Lol. Implying its going to happen.

One imagines results already standing are set as per the rules at the time they were set. So effectively Scotland's score card would be clean.


----------



## tx789 (Mar 13, 2014)

National records set before Scotland independence set by Scottish people remain uk records. After it's independence Scotland now can get it's own nr's.


----------



## TMOY (Mar 14, 2014)

Another question: assume a country becomes independent in the middle of a calendar year. Can its citizens compete for it right after the independence, or do they have to wait until the next year ? This could be a very sensible subject in some cases.


----------



## Lucas Garron (Mar 14, 2014)

There has been a thread about this before.

This has happened before. Jozsef Borsos competed in 1982 as a Yugoslavian. In that particular case, the nationality has been changed to Serbian. I suppose that was to prevent him from remaining an indefinite edge case.

The real answer here is the same as for a lot of rare "what if" conditions: It doesn't make sense to put it in the Regulations (they're long enough as is!), so the WCA Board will decide something sensible if it happens.

In the case of Scotland, everyone's UK records will probably stay as UK records.

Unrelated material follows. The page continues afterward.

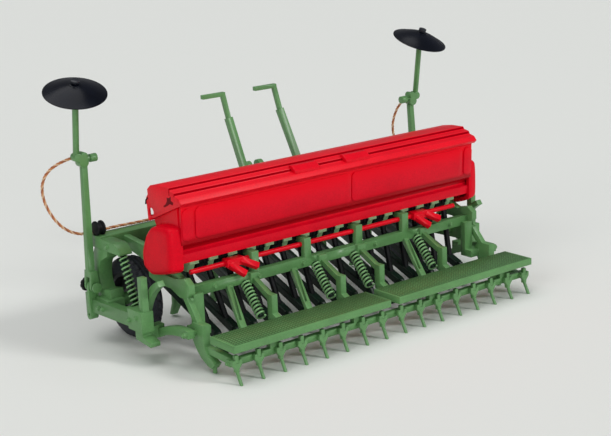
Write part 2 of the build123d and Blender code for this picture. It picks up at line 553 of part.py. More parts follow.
# ================================================================ side frames
guard_line = Polyline((18.3, 19.4), (15.0, 21.2), (15.0, END_Z0 + 0.4), (20.6, END_Z0 - 0.1))
guard_line += ThreePointArc((20.6, END_Z0 - 0.1), (22.3, 15.8), (20.6, 10.1))
guard_line += Polyline((20.6, 10.1), (14.4, 10.4), (14.8, 13.0), (18.3, 12.4))
guard_line += ThreePointArc((18.3, 12.4), (19.4, 15.8), (18.3, 19.4))
guard = plate_x(guard_line, SIDE_X0 - 0.7, SIDE_X1)
LOW_X = SIDE_X1 + 1.2
low = bar((LOW_X, PIVOT_Y, 8.6), (LOW_X, 1.4, 9.2), 2.4, 3.2)
low += block(SIDE_X0, LOW_X + 0.4, WHEEL_Y - 2.6, WHEEL_Y + 3.0, 7.2, 10.9)
gear_box = block(LOW_X - 1.4, LOW_X + 1.8, -3.4, 2.4, 7.4, 12.2)
post = block(LOW_X - 0.7, LOW_X + 0.9, -2.9, -1.3, 12.2, 20.1)
foot = prism_x([(0.4, 7.6), (0.4, 5.2), (-5.8, 4.6), (-5.8, 5.6), (-2.6, 6.4), (-2.6, 7.6)],
               LOW_X - 1.3, LOW_X + 1.3)
link_line = Wire([
    ThreePointArc((0.6, 5.6), (-5.6, 8.5), (-14.4, 9.4)),
    Line((-14.4, 9.4), (-14.4, 7.6)),
    ThreePointArc((-14.4, 7.6), (-6.0, 6.6), (1.0, 3.8)),
    Line((1.0, 3.8), (0.6, 5.6)),
])
link = plate_x(link_line, SIDE_X0 - 1.0, SIDE_X0 + 0.8)
link += rod((FRAME_X1 + 0.7 - SEAT, -13.4, 8.4), (SIDE_X0 + 1.3, -13.4, 8.4), 0.7)
link += block(SIDE_X0 - 1.0, SIDE_X1 + 0.2, -2.0, 0.2, 5.0, 8.0)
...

If a person was not Scottish at the time, the result does not affect Scottish rankings or records.
Because of the special circumstance, the Board may decide to let/require Scottish cubers to change their nationality immediately, or they might let the default at the beginning of the next year.


----------



## Dene (Mar 14, 2014)

Lol and what about people in Crimea? Are there any competitors there?


----------



## Kirjava (Mar 14, 2014)

Lucas Garron said:


> Because of the special circumstance, the Board may decide to let/require Scottish cubers to change their nationality immediately, or they might let the default at the beginning of the next year.



Can they choose to stay as a UK citizen?


----------



## Lucas Garron (Mar 14, 2014)

Kirjava said:


> Can they choose to stay as a UK citizen?



Depends on whether they have UK citizenship.


----------



## Kirjava (Mar 14, 2014)

Ah, that makes sense. Jury's still out on if dual citizenship will be allowed.


----------